As you are no doubt aware, I am the esteemed authoress of a wildly popular series of books about the marked similarities to be found in the writings of Tolstoy and the rappings of many rappers. Weighty volumes. I am, of course, also the producer of the soon-to-be-a-smash hip hopera version of War and Peace (would you look at the date on that? I’m making very…slow…progress on this novel!) Okay, I’m prepared to admit that none of that is true. However, ever since I spoke of Dostoyevsky and Talib Kweli yesterday, I’ve had a yen to chat about these same similarities. Which I will do after the jump. You’ve been warned!
There’s a certain quality that I love in Tolstoy novels, that can be found in large concentrations in hip hop as well – it’s a questioning, a questing for knowledge and understanding, and it’s all wrapped in a grounding and appealing cloak of very human concerns. Take the character of Levin, for instance, from Anna Karenina. He’s won the love of a woman he’d thought out of his reach, he has a home, a child – and yet he’s so unsure of his place in the universe that he’s depressed. He questions his faith, and, in the end, (spoiler alert) he seems to become comfortable not knowing, not having a definite answer. Which is, of course, what “faith” means – but a stubbornly unquestioning faith seems such a dangerous thing! He steps onto his terrace, he watches a thunderstorm, he thinks about the stars and our knowledge of them.
“Well, what is it perplexes me?” Levin said to himself, feeling beforehand that the solution of his difficulties was ready in his soul, though he did not know it yet. “Yes, the one unmistakable, incontestable manifestation of the Divinity is the law of right and wrong, which has come into the world by revelation, and which I feel in myself, and in the recognition of which–I don’t make myself, but whether I will or not–I am made one with other men in one body of believers, which is called the church. Well, but the Jews, the Mohammedans, the Confucians, the Buddhists–what of them?” he put to himself the question he had feared to face. “Can these hundreds of millions of men be deprived of that highest blessing without which life has no meaning?” He pondered a moment, but immediately corrected himself. “But what am I questioning?” he said to himself. “I am questioning the relation to Divinity of all the different religions of all mankind. I am questioning the universal manifestation of God to all the world with all those misty blurs. What am I about? To me individually, to my heart has been revealed a knowledge beyond all doubt, and unattainable by reason, and here I am obstinately trying to express that knowledge in reason and words.
I’m not a religious person, in the traditional sense of the word, but there’s something ecstatic about hearing Levin’s thoughts. It’s the same sort of feeling I get when I listen to, say, Give em Hell, by Talib Kweli. It’s in his soul, too…

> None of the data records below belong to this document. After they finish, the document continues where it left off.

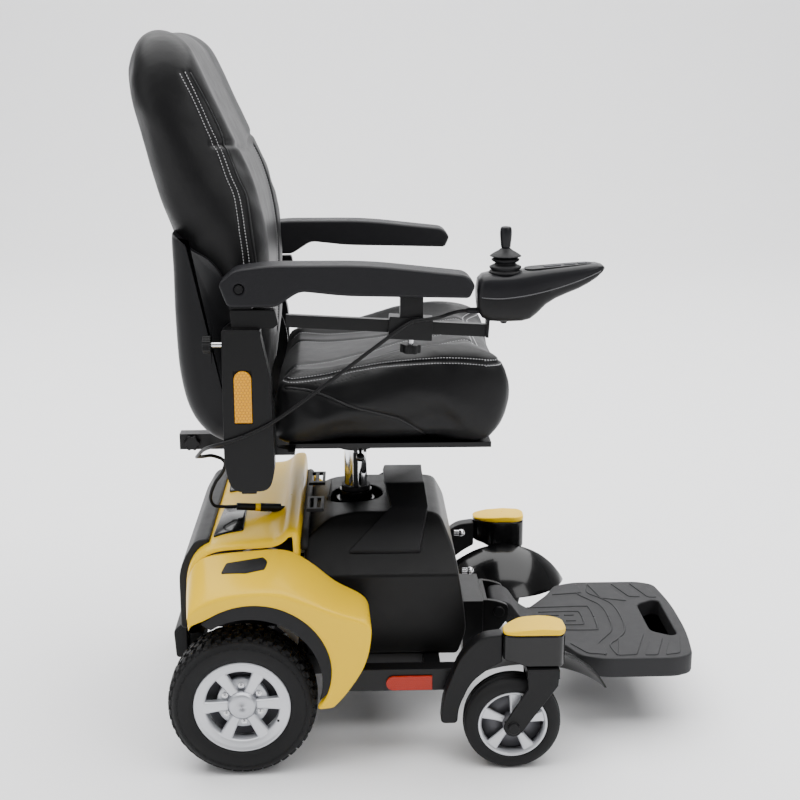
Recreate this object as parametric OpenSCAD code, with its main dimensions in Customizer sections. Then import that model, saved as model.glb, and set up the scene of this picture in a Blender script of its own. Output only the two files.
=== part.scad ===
// Power wheelchair, millimetres. Forward is +X, the left side is +Y and up is +Z.
// Outlines are drawn about the seat post's axis and the ground. The whole model is then
// moved along X, so that the origin is the bottom centre of the box round the chair.

/* [Wheels] */
// Diameter of a drive tyre
drive_d = 229; // [190:1:276]
// Width of a drive tyre
drive_w = 76; // [62:1:86]
// Distance of a drive wheel's middle from the centre plane
drive_y = 247; // [235:1:290]
// Diameter of a drive rim
drive_rim_d = 146; // [120:1:160]
// Distance of the drive axle behind the seat post
drive_back = 176; // [170:1:200]
// Diameter of the drive shaft
shaft_d = 17; // [12:0.5:22]
// Diameter of a caster tyre
caster_d = 152; // [126:1:160]
// Width of a caster tyre
caster_w = 44; // [36:1:50]
// Diameter of a caster rim
caster_rim_d = 106; // [90:1:112]
// Distance of a caster's middle from the centre plane
caster_y = 256; // [250:1:300]
// Distance of a caster's pivot ahead of the seat post
pivot_front = 280; // [270:1:330]
// Distance of a caster's axle behind its pivot
trail = 41; // [30:1:46]
// Diameter of a caster axle
axle_d = 12; // [8:0.5:16]
// Diameter of a caster stem
stem_d = 20; // [16:0.5:26]

/* [Seat] */
// Width of the seat cushion and the back
seat_w = 452; // [380:1:560]
// Height of the seat frame's top, where the cushion rests
seat_z = 508; // [500:1:620]
// Thickness of the cushion at its front crest
cushion_h = 156; // [110:1:190]
// Distance of the cushion's front ahead of the seat post
cushion_front = 240; // [220:1:300]
// Height of the back above its hinge
back_rise = 426; // [340:1:520]
// Diameter of the chrome seat post
post_d = 38; // [30:1:46]
// Lift of the seat post in its socket
post_lift = 50; // [0:1:60]

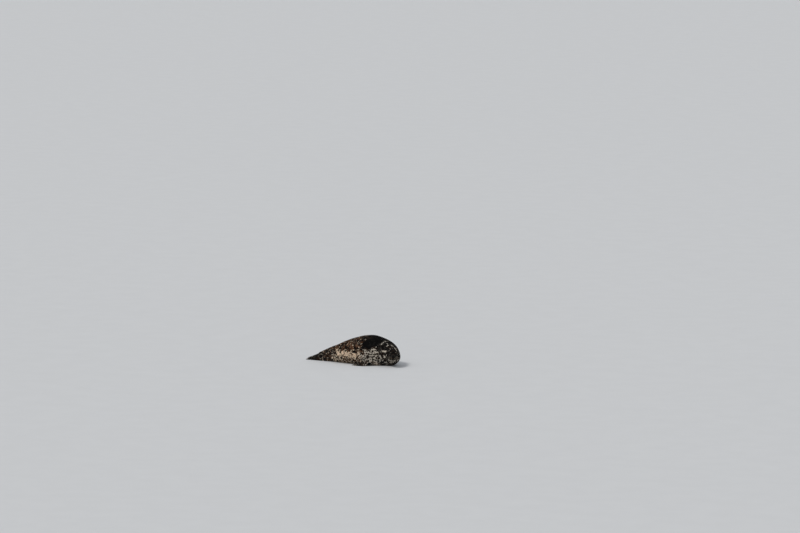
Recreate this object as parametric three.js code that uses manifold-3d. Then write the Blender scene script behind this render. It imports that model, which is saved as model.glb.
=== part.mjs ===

“They got us thinking that Muslims like to make bombs
But real Muslims believe in paradise and the resist the Shaitan
So it all sound the same to me
That’s why when they say one is right and the other is wrong it just sound
like game to me
It’s like God skipped past the church and came to me
No that ain’t vain to me
It’s just a particular way that I came to see
The difference between those who claim to be
Religious and those that say they spiritual
And recognizing that life is full of miracles.”
And, of course, Levin turns back to the house, and he meets his wife, and she asks him about something mundane, and this seems beautiful, too.
Well! I could go on and on and on about this! But I’ll stop now. Did you know that Levin was a farmer? That’s right! He grew vegetables, such as one might put into a salad. (Segue!) Despite the fact that I eat salad every night, I don’t write about them very often. But, this being lettuce week, here at The Ordinary, it seems right to share one version with you! We got some lovely spring arugula from the CSA, along with loads of beautiful red leaf lettuce. I combined those, and I dressed them very lightly with olive oil and balsamic, gave them a shake of salt and many grindings of pepper. Then I chopped up some apricots and pecans, and tossed those on top. And I recently bought some ridiculously tasty and expensive french feta from the market down the road. I crumbled some of that on as well, but you could easily use regular feta or goat cheese, if those are more available. And that’s pretty much it!